• [Dataset extract]:
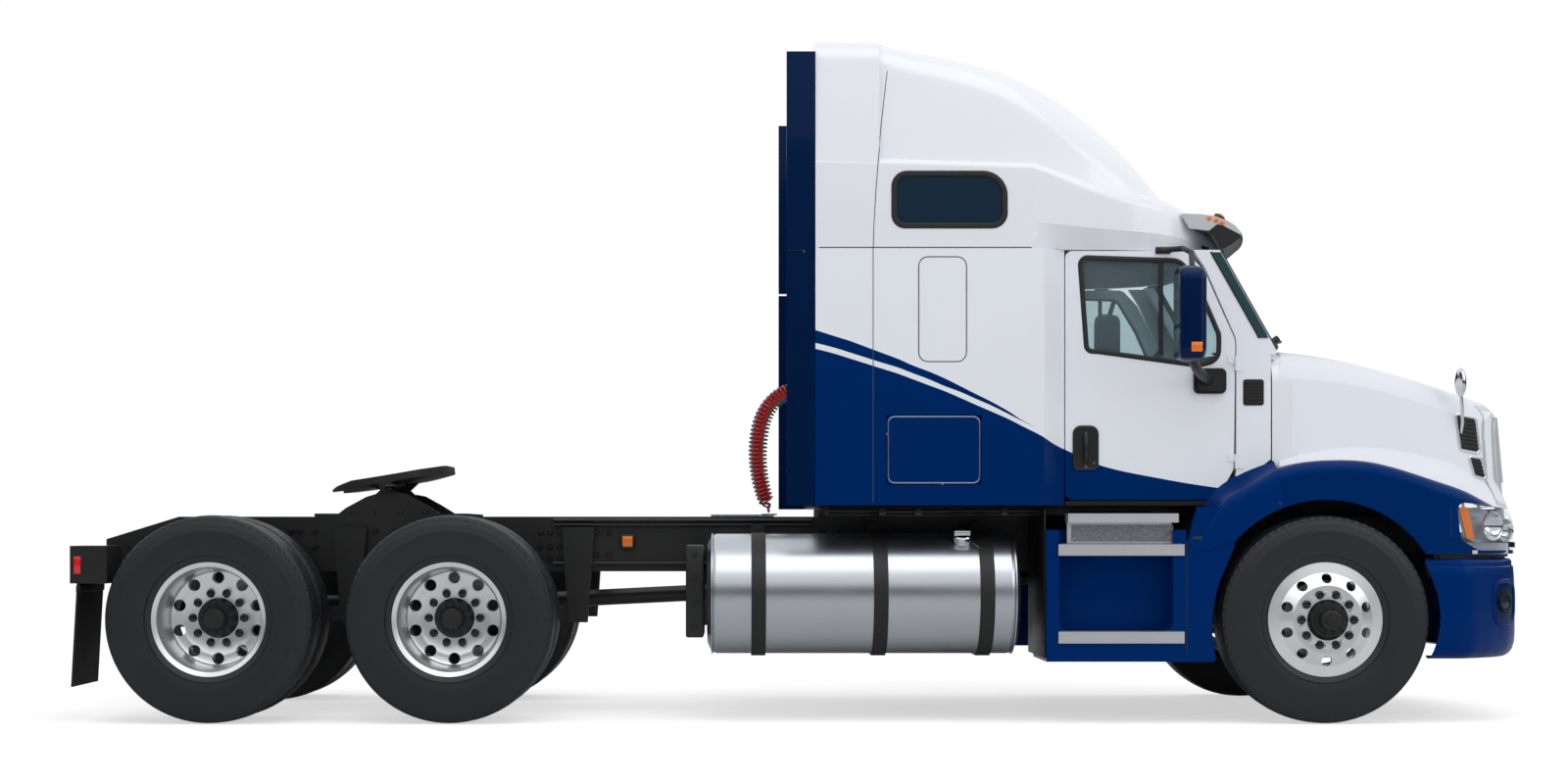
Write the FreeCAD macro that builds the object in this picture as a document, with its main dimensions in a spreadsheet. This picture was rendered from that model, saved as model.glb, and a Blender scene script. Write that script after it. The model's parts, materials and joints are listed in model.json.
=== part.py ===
import FreeCAD, Part
import math
import os
import Sketcher
from FreeCAD import Placement, Rotation, Vector

# Semi truck tractor unit: sleeper cab, bonnet over the steered axle, tandem drive axles.
# Millimetres. +X is forward, +Y is the truck's left side, +Z is up.
# The origin is on the ground, under the middle of the truck.

# name, value, what it is
SIZES = [
    # running gear
    ("front_axle_x", 2827, "steered axle, forward of the origin"),
    ("wheelbase", 5449, "steered axle to the middle of the drive axles"),
    ("tandem_spacing", 1315, "between the two drive axles"),
    ("half_track", 1220, "outer face of the tyres from the centre line"),
    ("tyre_radius", 572, "rolling radius, and the height of every hub"),
    ("tyre_width", 280, "section width"),
    ("tread_width", 216, "flat tread"),
    ("dual_spacing", 335, "between the middles of twin tyres"),
    ("seat_radius", 290, "bead seat of the rim"),
    ("flange_radius", 313, "rim flange"),
    ("rim_width", 230, "over the flanges"),
    ("disc_thickness", 22, "wheel disc"),
    ("barrel_wall", 12, "rim barrel"),
    ("mount_flat_radius", 184, "flat of the disc round the nuts"),
    ("pilot_radius", 110, "hub pilot"),
    ("nut_circle_radius", 142.875, "ten studs"),
    ("nut_radius", 17, "wheel nut"),
    ("nut_length", 30, "wheel nut"),
    ("hand_hole_circle_radius", 226, "ten hand holes"),
    ("hand_hole_radius", 28, "hand hole"),
    ("drum_radius", 212, "brake drum"),
    ("spindle_radius", 40, "spindle in the hub"),
    ("running_fit", 0.05, "radial clearance of a turning fit"),
    ("seat_gap", 0.3, "clearance between pieces that seat on each other"),
    # frame
    ("rail_top_z", 1140, "top of the frame rails"),
    ("rail_height", 317, "frame rail"),
    ("rail_half_width", 430, "outside of the rails from the centre line"),
    ("rail_flange", 90, "frame rail flange"),
    ("rail_wall", 10, "frame rail thickness"),
    ("rail_rear_x", -4040, "rear end of the rails"),
    ("rail_front_x", 3690, "front end of the rails"),
    ("rail_slope_length", 420, "sloped rear end"),
    ("rail_slope_drop", 130, "sloped rear end"),
    # steering
    ("kingpin_y", 900, "kingpin from the centre line"),
    ("kingpin_radius", 20, "kingpin"),
    ("beam_eye_height", 100, "axle beam eye"),
    ("steer_arm_back", 250, "tie rod ball behind the kingpin"),
    ("tie_rod_z", 440, "tie rod height"),
    ("tie_rod_radius", 19, "tie rod"),
    # cab
    ("cab_back_x", 40, "outside of the cab's back wall"),
    ("sleeper_length", 1380, "back wall to the door's rear edge"),
    ("door_length", 937, "door opening"),
    ("cowl_length", 202, "door's front edge to the bonnet's rear edge"),
    ("cab_bottom_z", 1197, "underside of the cab"),
    ("floor_thickness", 25, "cab floor"),
    ("roof_seam_z", 2606, "seam between the walls and the roof"),
    ("roof_top_z", 3768, "top of the roof"),
    ("sleeper_half_width", 1200, "outside of the sleeper"),
    ("cab_half_width", 1090, "outside of the doors"),
    ("cab_wall", 45, "sleeper side wall"),
    ("roof_wall", 40, "roof shell"),
    ("door_thickness", 55, "whole door"),
    ("door_bottom_z", 1228, "lower edge of the door"),
    ("panel_gap", 6, "gap between panels"),
    ("glass_thickness", 6, "glazing"),
    ("extender_length", 158, "side extender behind the back wall"),
    ("extender_thickness", 30, "side extender"),
    # bonnet
    ("hood_front_x", 4025, "lower front of the bonnet"),
    ("hood_bottom_z", 930, "lower edge of the bonnet"),
    ("hood_top_z", 2095, "bonnet at the windscreen"),
    ("hood_wall", 25, "bonnet shell"),
    ("fender_half_width", 1220, "outside of the wings"),
    ("arch_radius", 655, "wheel arch"),
    # bumper
    ("bumper_front_x", 4045, "front of the bumper"),
    ("bumper_bottom_z", 355, "underside of the bumper"),
    ("bumper_top_z", 905, "top of the bumper"),
    ("bumper_wall", 40, "bumper shell"),
    # tanks and steps
    ("tank_radius", 334, "fuel tank"),
    ("tank_length", 1737, "fuel tank"),
    ("tank_rear_x", -562, "rear end of the tanks"),
    ("tank_centre_z", 707, "tank axis"),
    ("tank_centre_y", 886, "tank axis from the centre line"),
    ("strap_width", 80, "tank strap"),
    ("strap_thickness", 6, "tank strap"),
    ("fairing_rear_x", 1300, "rear end of the step fairing"),
    ("fairing_length", 762, "step fairing up to the quarter panel"),
    ("fairing_bottom_z", 342, "underside of the step fairing"),
    ("fairing_top_z", 1062, "top of the step fairing"),
    ("fairing_half_width", 1215, "outside of the step fairing"),
    ("step_recess", 150, "foot room behind the steps"),
    # fifth wheel
    ("plate_pivot_x", -2420, "fifth wheel pivot"),
    ("plate_pivot_z", 1312, "fifth wheel pivot"),
    ("plate_front", 430, "plate forward of the pivot"),
    ("plate_rear", 345, "plate behind the pivot"),
    ("plate_half_width", 457, "fifth wheel plate"),
    ("plate_thickness", 42, "fifth wheel plate"),
    ("plate_tilt", 8.5, "rest tilt, rear end down, in degrees"),
    ("plate_height", 67, "plate top above the pivot"),
    ("kingpin_jaw_radius", 25.4, "trailer kingpin in the closed jaws"),
    ("throat_mouth", 330, "width of the throat at the plate's rear edge"),
    # mirrors
    ("mirror_height", 500, "door mirror head"),
    ("mirror_depth", 150, "door mirror head, along the truck"),
    ("mirror_width", 260, "door mirror head, across the truck"),
    # air lines
    ("coil_diameter", 52, "outside of a coiled air line"),
]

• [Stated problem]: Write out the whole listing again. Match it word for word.

• [Written response]:
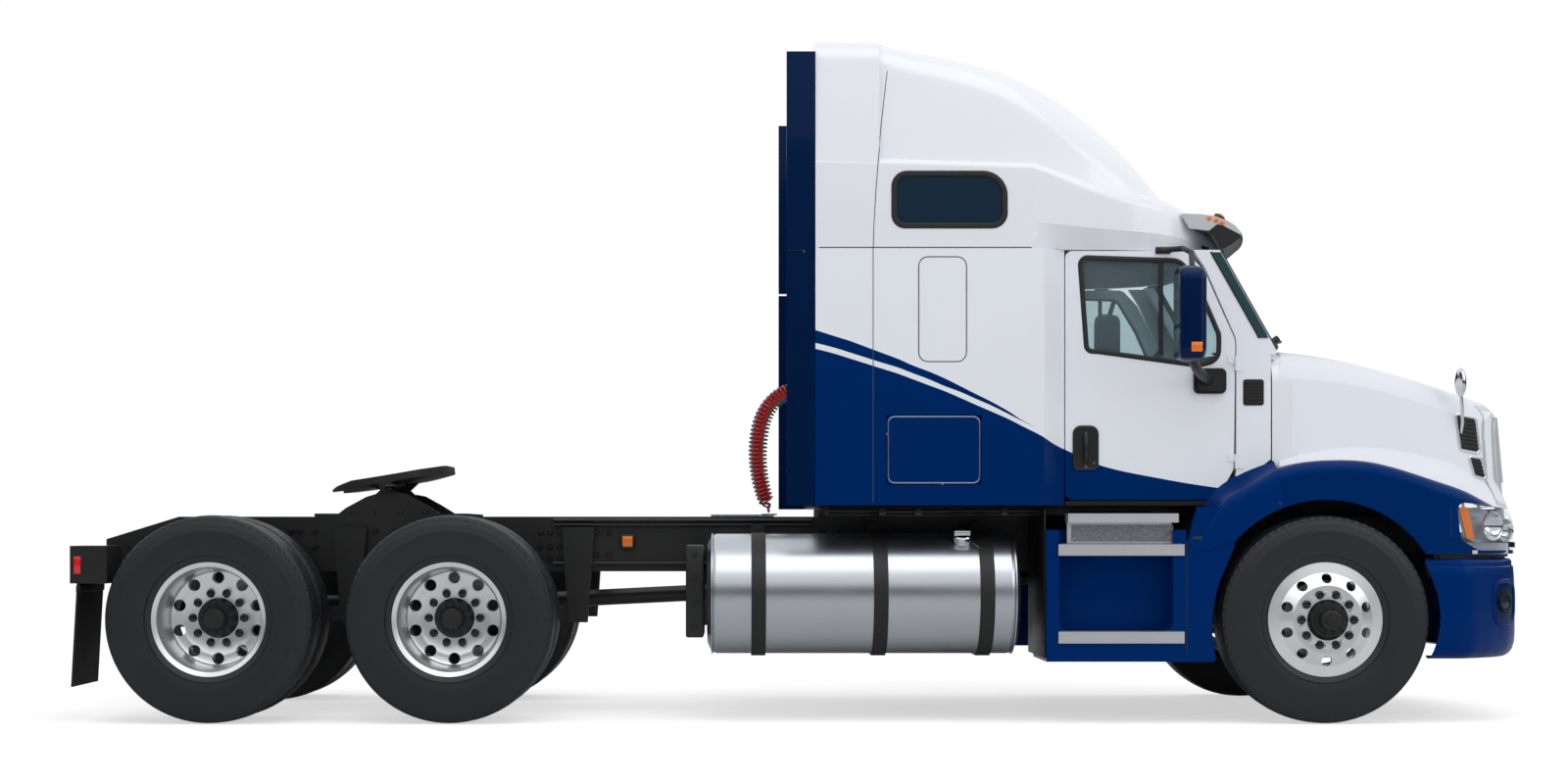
Write the FreeCAD macro that builds the object in this picture as a document, with its main dimensions in a spreadsheet. This picture was rendered from that model, saved as model.glb, and a Blender scene script. Write that script after it. The model's parts, materials and joints are listed in model.json.
=== part.py ===
import FreeCAD, Part
import math
import os
import Sketcher
from FreeCAD import Placement, Rotation, Vector

# Semi truck tractor unit: sleeper cab, bonnet over the steered axle, tandem drive axles.
# Millimetres. +X is forward, +Y is the truck's left side, +Z is up.
# The origin is on the ground, under the middle of the truck.

# name, value, what it is
SIZES = [
    # running gear
    ("front_axle_x", 2827, "steered axle, forward of the origin"),
    ("wheelbase", 5449, "steered axle to the middle of the drive axles"),
    ("tandem_spacing", 1315, "between the two drive axles"),
    ("half_track", 1220, "outer face of the tyres from the centre line"),
    ("tyre_radius", 572, "rolling radius, and the height of every hub"),
    ("tyre_width", 280, "section width"),
    ("tread_width", 216, "flat tread"),
    ("dual_spacing", 335, "between the middles of twin tyres"),
    ("seat_radius", 290, "bead seat of the rim"),
    ("flange_radius", 313, "rim flange"),
    ("rim_width", 230, "over the flanges"),
    ("disc_thickness", 22, "wheel disc"),
    ("barrel_wall", 12, "rim barrel"),
    ("mount_flat_radius", 184, "flat of the disc round the nuts"),
    ("pilot_radius", 110, "hub pilot"),
    ("nut_circle_radius", 142.875, "ten studs"),
    ("nut_radius", 17, "wheel nut"),
    ("nut_length", 30, "wheel nut"),
    ("hand_hole_circle_radius", 226, "ten hand holes"),
    ("hand_hole_radius", 28, "hand hole"),
    ("drum_radius", 212, "brake drum"),
    ("spindle_radius", 40, "spindle in the hub"),
    ("running_fit", 0.05, "radial clearance of a turning fit"),
    ("seat_gap", 0.3, "clearance between pieces that seat on each other"),
    # frame
    ("rail_top_z", 1140, "top of the frame rails"),
    ("rail_height", 317, "frame rail"),
    ("rail_half_width", 430, "outside of the rails from the centre line"),
    ("rail_flange", 90, "frame rail flange"),
    ("rail_wall", 10, "frame rail thickness"),
    ("rail_rear_x", -4040, "rear end of the rails"),
    ("rail_front_x", 3690, "front end of the rails"),
    ("rail_slope_length", 420, "sloped rear end"),
    ("rail_slope_drop", 130, "sloped rear end"),
    # steering
    ("kingpin_y", 900, "kingpin from the centre line"),
    ("kingpin_radius", 20, "kingpin"),
    ("beam_eye_height", 100, "axle beam eye"),
    ("steer_arm_back", 250, "tie rod ball behind the kingpin"),
    ("tie_rod_z", 440, "tie rod height"),
    ("tie_rod_radius", 19, "tie rod"),
    # cab
    ("cab_back_x", 40, "outside of the cab's back wall"),
    ("sleeper_length", 1380, "back wall to the door's rear edge"),
    ("door_length", 937, "door opening"),
    ("cowl_length", 202, "door's front edge to the bonnet's rear edge"),
    ("cab_bottom_z", 1197, "underside of the cab"),
    ("floor_thickness", 25, "cab floor"),
    ("roof_seam_z", 2606, "seam between the walls and the roof"),
    ("roof_top_z", 3768, "top of the roof"),
    ("sleeper_half_width", 1200, "outside of the sleeper"),
    ("cab_half_width", 1090, "outside of the doors"),
    ("cab_wall", 45, "sleeper side wall"),
    ("roof_wall", 40, "roof shell"),
    ("door_thickness", 55, "whole door"),
    ("door_bottom_z", 1228, "lower edge of the door"),
    ("panel_gap", 6, "gap between panels"),
    ("glass_thickness", 6, "glazing"),
    ("extender_length", 158, "side extender behind the back wall"),
    ("extender_thickness", 30, "side extender"),
    # bonnet
    ("hood_front_x", 4025, "lower front of the bonnet"),
    ("hood_bottom_z", 930, "lower edge of the bonnet"),
    ("hood_top_z", 2095, "bonnet at the windscreen"),
    ("hood_wall", 25, "bonnet shell"),
    ("fender_half_width", 1220, "outside of the wings"),
    ("arch_radius", 655, "wheel arch"),
    # bumper
    ("bumper_front_x", 4045, "front of the bumper"),
    ("bumper_bottom_z", 355, "underside of the bumper"),
    ("bumper_top_z", 905, "top of the bumper"),
    ("bumper_wall", 40, "bumper shell"),
    # tanks and steps
    ("tank_radius", 334, "fuel tank"),
    ("tank_length", 1737, "fuel tank"),
    ("tank_rear_x", -562, "rear end of the tanks"),
    ("tank_centre_z", 707, "tank axis"),
    ("tank_centre_y", 886, "tank axis from the centre line"),
    ("strap_width", 80, "tank strap"),
    ("strap_thickness", 6, "tank strap"),
    ("fairing_rear_x", 1300, "rear end of the step fairing"),
    ("fairing_length", 762, "step fairing up to the quarter panel"),
    ("fairing_bottom_z", 342, "underside of the step fairing"),
    ("fairing_top_z", 1062, "top of the step fairing"),
    ("fairing_half_width", 1215, "outside of the step fairing"),
    ("step_recess", 150, "foot room behind the steps"),
    # fifth wheel
    ("plate_pivot_x", -2420, "fifth wheel pivot"),
    ("plate_pivot_z", 1312, "fifth wheel pivot"),
    ("plate_front", 430, "plate forward of the pivot"),
    ("plate_rear", 345, "plate behind the pivot"),
    ("plate_half_width", 457, "fifth wheel plate"),
    ("plate_thickness", 42, "fifth wheel plate"),
    ("plate_tilt", 8.5, "rest tilt, rear end down, in degrees"),
    ("plate_height", 67, "plate top above the pivot"),
    ("kingpin_jaw_radius", 25.4, "trailer kingpin in the closed jaws"),
    ("throat_mouth", 330, "width of the throat at the plate's rear edge"),
    # mirrors
    ("mirror_height", 500, "door mirror head"),
    ("mirror_depth", 150, "door mirror head, along the truck"),
    ("mirror_width", 260, "door mirror head, across the truck"),
    # air lines
    ("coil_diameter", 52, "outside of a coiled air line"),
]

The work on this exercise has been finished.